## Stated problem
Up to and including the line containing "CAST_BRONZE, RING_TURN), 40.0))", please reproduce the lines of the listing below, starting from the top.

========

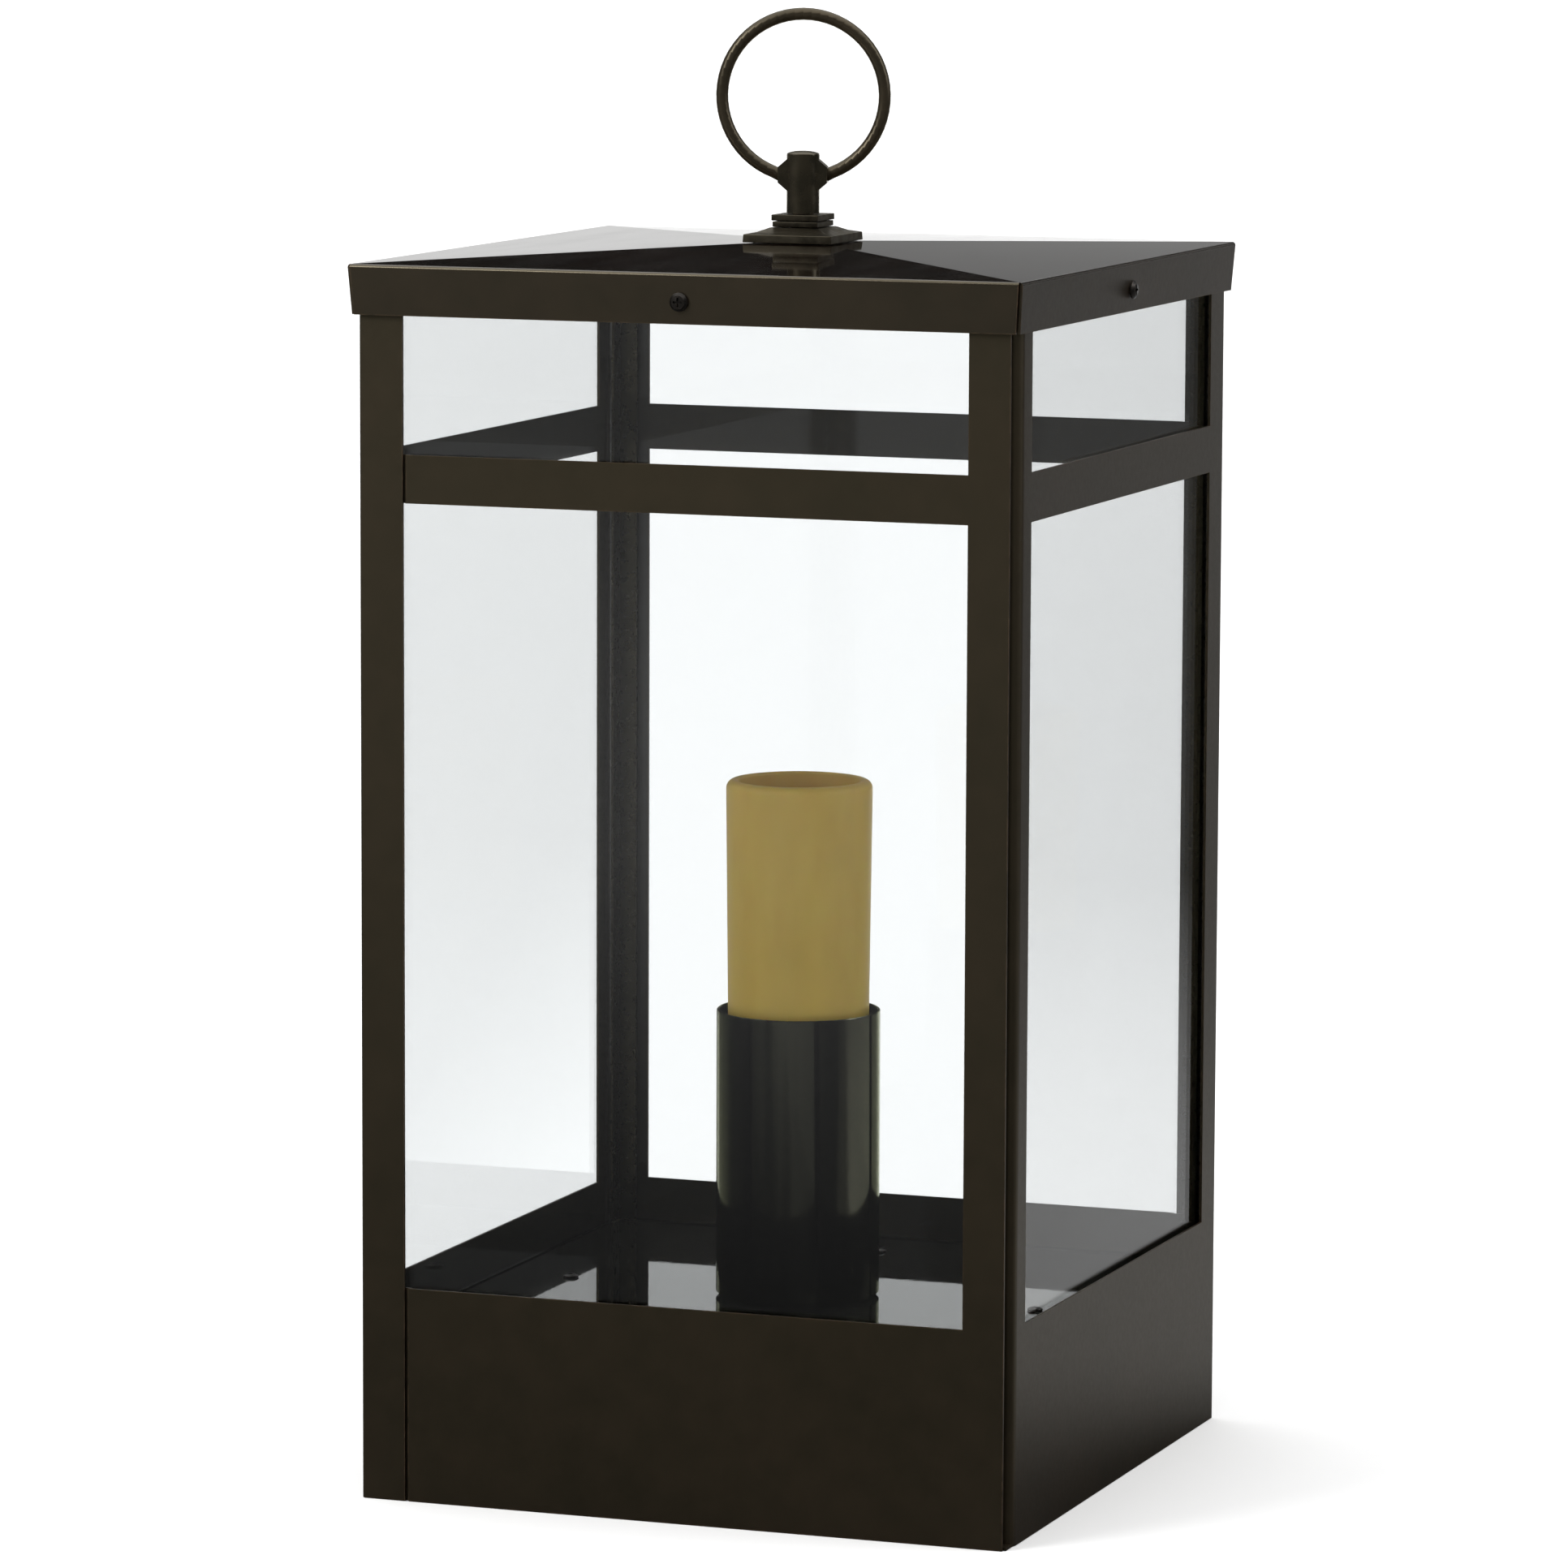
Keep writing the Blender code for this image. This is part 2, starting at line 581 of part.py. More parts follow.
# Wings on both sides of the stem carry the cross hole.
WING_REACH, WING_TIP, WING_ROOT, WING_IN, WING_THICK = 0.0093, 0.0029, 0.0066, 0.0050, 0.0070
wing_points = [(way * reach, high * height) for way, high, order in
               ((1, 1, 1), (-1, 1, -1), (-1, -1, 1), (1, -1, -1))
               for reach, height in ((WING_REACH, WING_TIP), (WING_IN, WING_ROOT))[::order]]
wing_mesh = bake(outline("wings", wing_points, -WING_THICK / 2, WING_THICK / 2, None))
wing_mesh.transform(Matrix.Translation((0.0, 0.0, BOSS_Z)) @ Matrix.Rotation(math.pi / 2, 4, "X"))
join(stem, helper(wing_mesh))
cut(stem, helper(rod_mesh("ring_hole", (-0.02, 0, BOSS_Z), (0.02, 0, BOSS_Z), WIRE + GAP)))
stem_mesh = bake(stem)
roof_parts.append(smooth(copy("finial_stem", stem_mesh, CAST_BRONZE, RING_TURN), 40.0))

WASHER_THICK, STEM_NUT_THICK = 0.0012, 0.0062
stem_washer_low = ROOF_FLAT_Z - SHEET - GAP - WASHER_THICK
stem_nut_low = stem_washer_low - GAP - STEM_NUT_THICK
roof_parts.append(washer("stem_washer", 0.0100, SPIGOT + GAP, stem_washer_low, WASHER_THICK, ZINC))
roof_parts.append(copy("stem_nut", nut_mesh("stem_nut", 0.0130, STEM_NUT_THICK, SPIGOT + GAP), ZINC,
                       0.4, (0.0, 0.0, stem_nut_low)))

# The ring is one bent wire, sprung open so that its two ends sit in the cross hole.
END_IN, END_OUT, RING_START, RING_POINTS = 0.0062, 0.0093, 0.0108, 54
start_angle = math.asin(RING_START / RING_RADIUS)
ring_route = [(-END_IN, 0.0, 0.0), (-END_OUT, 0.0, 0.0)]
for step in range(RING_POINTS + 1):
    angle = start_angle + (2 * math.pi - 2 * start_angle) * step / RING_POINTS
    ring_route.append((-RING_RADIUS * math.sin(angle), 0.0,
                       RING_MIDDLE - BOSS_Z - RING_RADIUS * math.cos(angle)))
ring_route += [(END_OUT, 0.0, 0.0), (END_IN, 0.0, 0.0)]
ring = wire("carrying_ring", ring_route, WIRE, CAST_BRONZE, 4)
ring.location = (0.0, 0.0, BOSS_Z)
ring.rotation_euler.z = RING_TURN

roof_axis = empty("roof_axis", (0.0, 0.0, BODY_TOP))
hang(roof_axis, ring, *roof_parts)


# ---------------------------------------------------------------- candle

def sleeve_radius(height):
    share = (height - SLEEVE_LOW) / (SLEEVE_HIGH - SLEEVE_LOW)
    return SLEEVE_RADIUS_LOW + share * (SLEEVE_RADIUS_HIGH - SLEEVE_RADIUS_LOW)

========

## Right answer
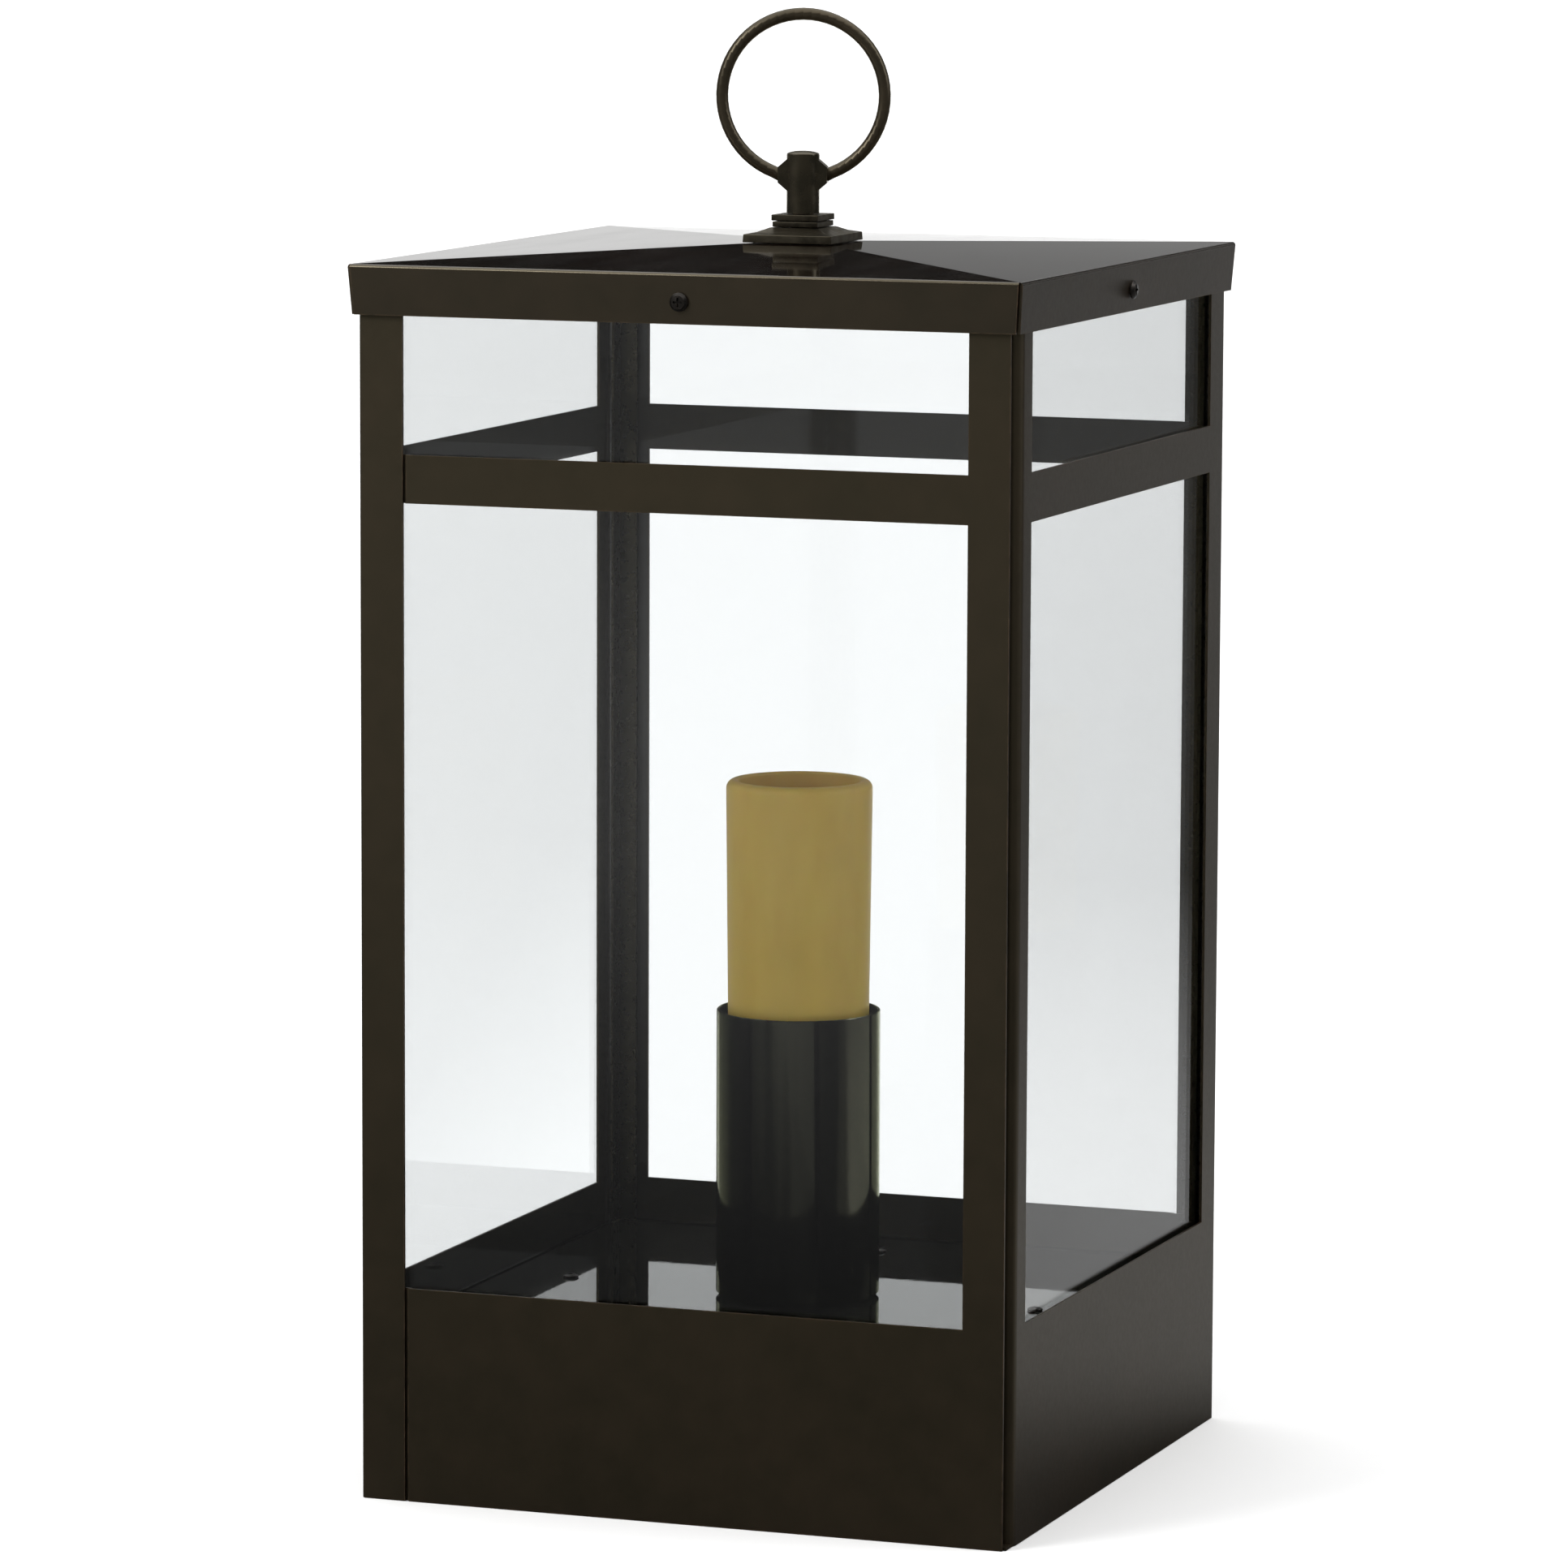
Keep writing the Blender code for this image. This is part 2, starting at line 581 of part.py. More parts follow.
# Wings on both sides of the stem carry the cross hole.
WING_REACH, WING_TIP, WING_ROOT, WING_IN, WING_THICK = 0.0093, 0.0029, 0.0066, 0.0050, 0.0070
wing_points = [(way * reach, high * height) for way, high, order in
               ((1, 1, 1), (-1, 1, -1), (-1, -1, 1), (1, -1, -1))
               for reach, height in ((WING_REACH, WING_TIP), (WING_IN, WING_ROOT))[::order]]
wing_mesh = bake(outline("wings", wing_points, -WING_THICK / 2, WING_THICK / 2, None))
wing_mesh.transform(Matrix.Translation((0.0, 0.0, BOSS_Z)) @ Matrix.Rotation(math.pi / 2, 4, "X"))
join(stem, helper(wing_mesh))
cut(stem, helper(rod_mesh("ring_hole", (-0.02, 0, BOSS_Z), (0.02, 0, BOSS_Z), WIRE + GAP)))
stem_mesh = bake(stem)
roof_parts.append(smooth(copy("finial_stem", stem_mesh, CAST_BRONZE, RING_TURN), 40.0))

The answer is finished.